2.50      Committee members asked ASEA for an update on the Rotterdam Convention. Mr Tighe stated that the Australian contingent had attended the Convention in April and early May, where a major concern discussed during proceedings was chrysotile asbestos listed on annexure III. The issue was further discussed in the context of trade agreements with China and the United States.[62]

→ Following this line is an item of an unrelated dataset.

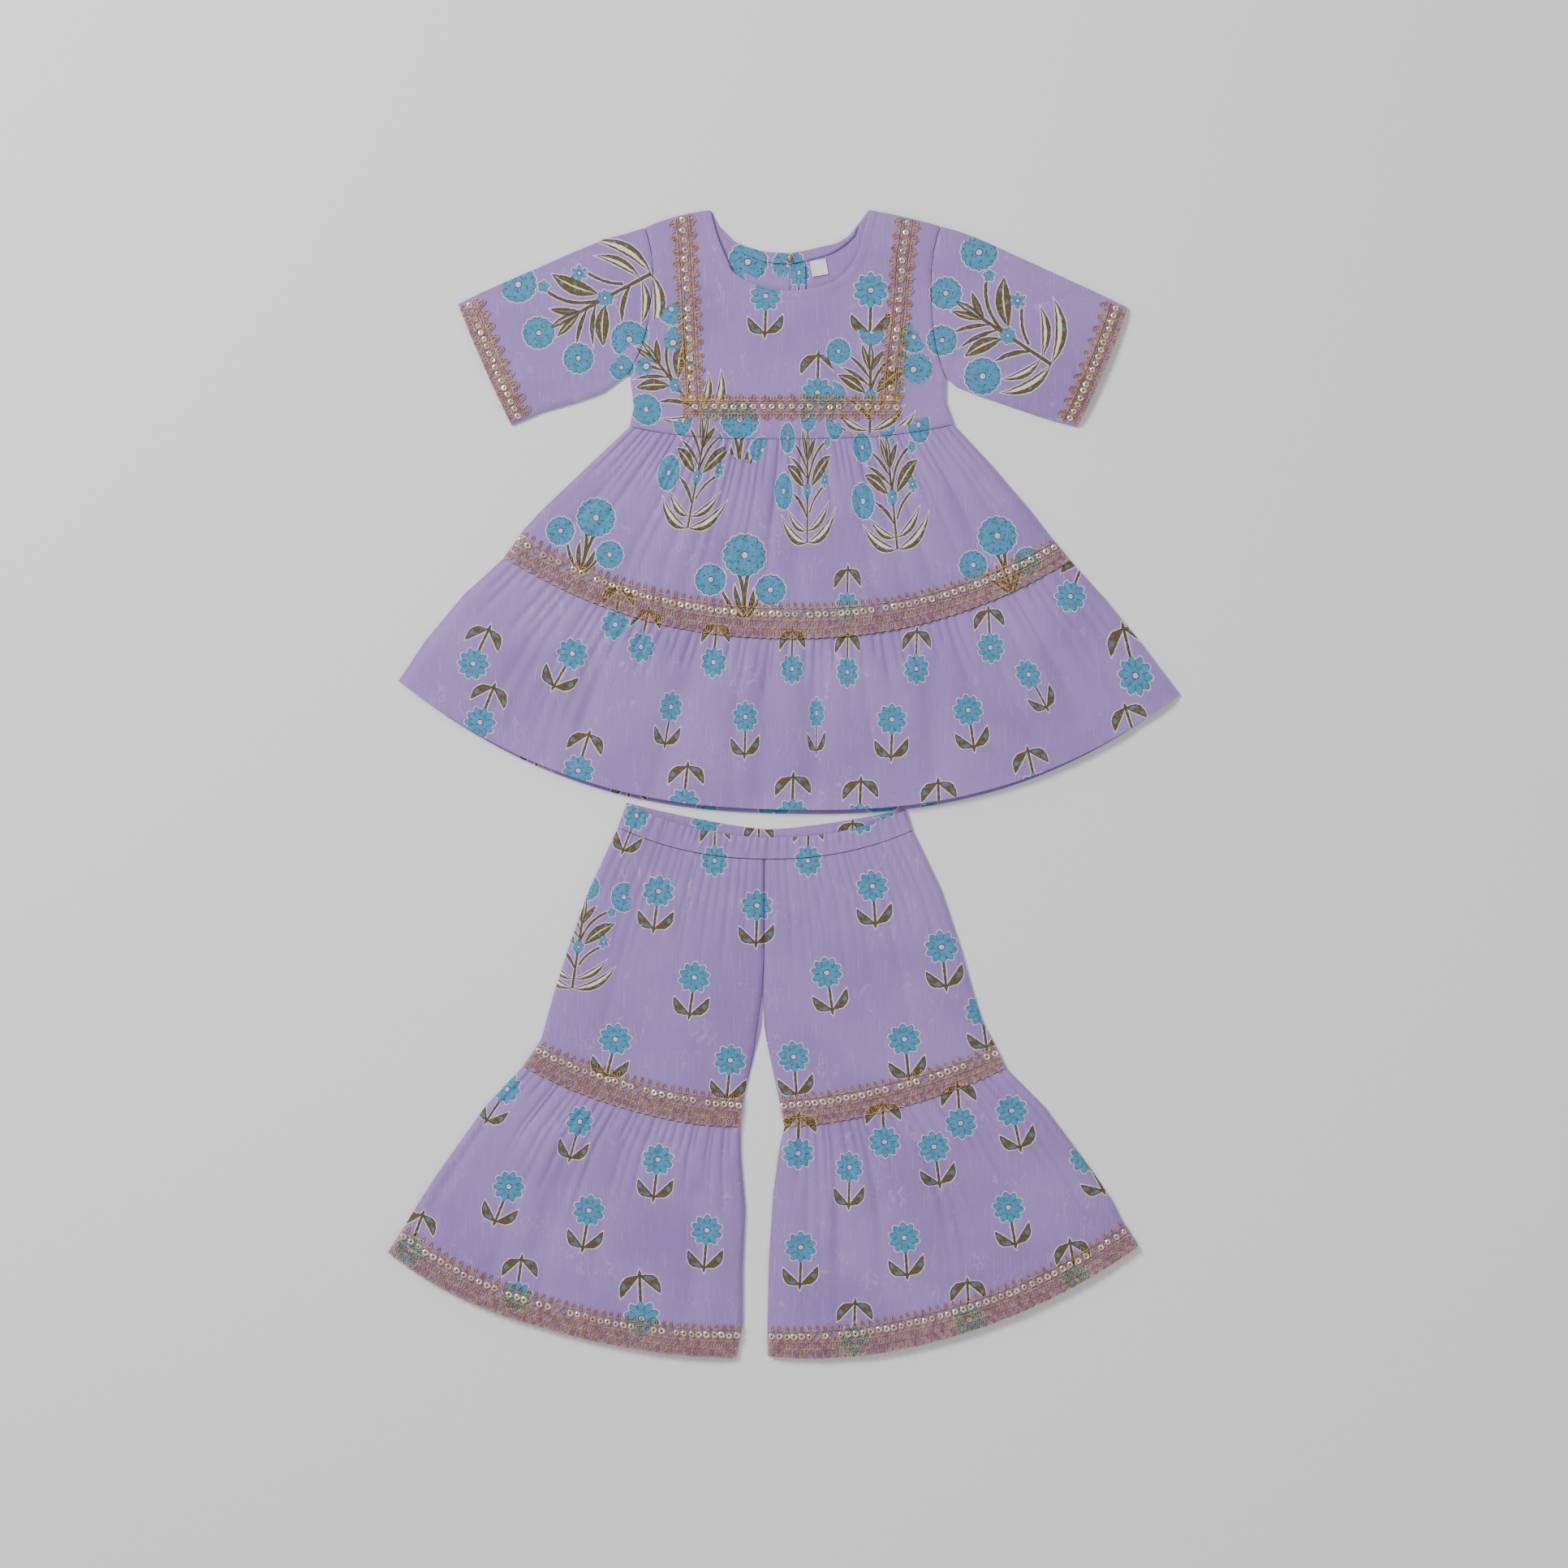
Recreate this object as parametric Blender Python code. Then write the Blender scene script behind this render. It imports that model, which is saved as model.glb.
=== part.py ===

Comcare, the Safety, Rehabilitation and Compensation Authority and Seafarers Safety, Rehabilitation and Compensation Authority

2.51      Comcare and the Seafarers Safety, Rehabilitation and Compensation Authority were called by a senator who did not attend the hearing to ask questions. No other senator attending had questions for the agency.[63] The committee apologised to the witnesses for their inconvenience and dismissed the agencies without question.

Safe Work Australia

2.52      Committee members questioned whether a review by Safe Work of the building and construction industry had been considered. Ms Michelle Baxter, Chief Executive Officer, told the committee that the Minister had written to the chair of Safe Work requesting that a review be conducted of work health and safety laws in the building and construction sector. The request was considered by Safe Work members and was ultimately not agreed to in the form requested. Members instead asked the chair to seek the Minister's agreement to have Safe Work conduct the review from her workplace health and safety ministerial colleagues in the states and territories.[64] The Minister further noted that one state had responded stating that they felt a review was not necessary.[65]